Arabic Language and Cultural Identity
The Arabic language faces structural pressure in Abu Dhabi’s overwhelmingly English-language business environment. English serves as the working language of ADGM, the technology sector, international business, and the majority of private sector enterprises. Many Emirati youth are educated in English-medium schools and are more fluent in English than in formal Arabic.
Government institutions continue to operate bilingually, and Arabic remains the official language for legal and regulatory purposes. However, the social reality is that Arabic language use is declining in commercial and professional contexts, reflecting the demographic and economic structure of a city where over 80 percent of residents are non-Arabic speakers.

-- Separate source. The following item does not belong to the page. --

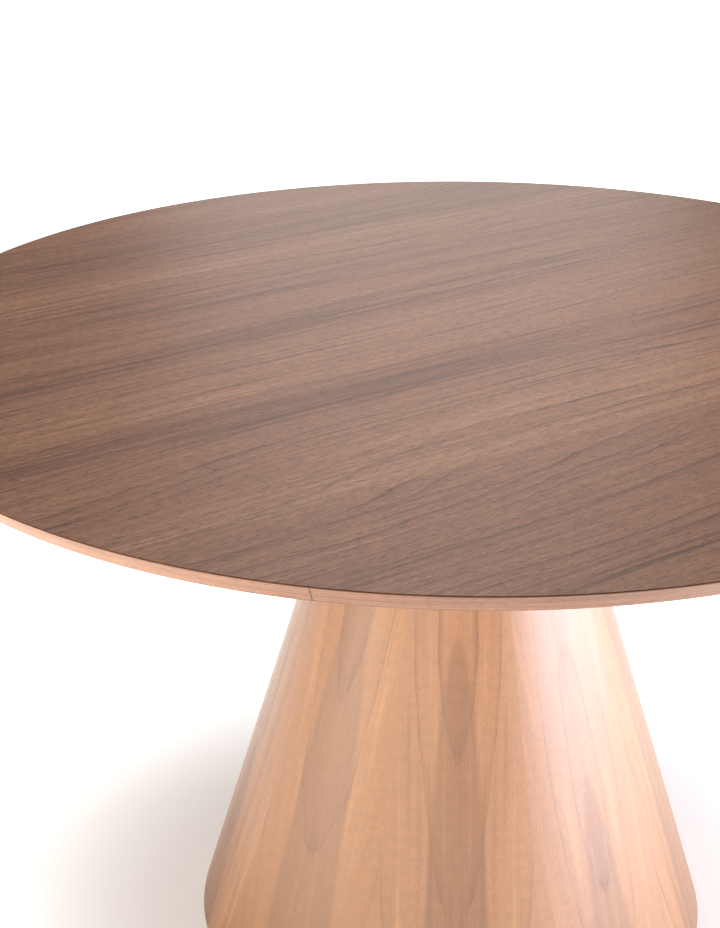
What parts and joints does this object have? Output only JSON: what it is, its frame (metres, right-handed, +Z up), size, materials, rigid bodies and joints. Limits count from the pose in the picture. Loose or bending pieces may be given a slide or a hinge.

The cultural identity challenge is broader than language. The vision sought to preserve Emirati values within rapid modernisation, but the mechanisms for achieving this — beyond institutional programmes and events — are inherently limited when the national population is a small minority in its own city. This is not a failure of policy but a structural consequence of the development model that the vision itself advanced.
Assessment: On Track
Pillar 8 is assessed as On Track overall, reflecting the substantial cultural infrastructure achievements — particularly the Louvre Abu Dhabi — and sustained heritage preservation efforts. The Arabic language and cultural identity components are assessed as At Risk, reflecting structural challenges that no policy intervention can fully resolve within the current demographic framework. The imminent opening of the Guggenheim and the planned completion of the Zayed National Museum will strengthen this pillar’s aggregate performance.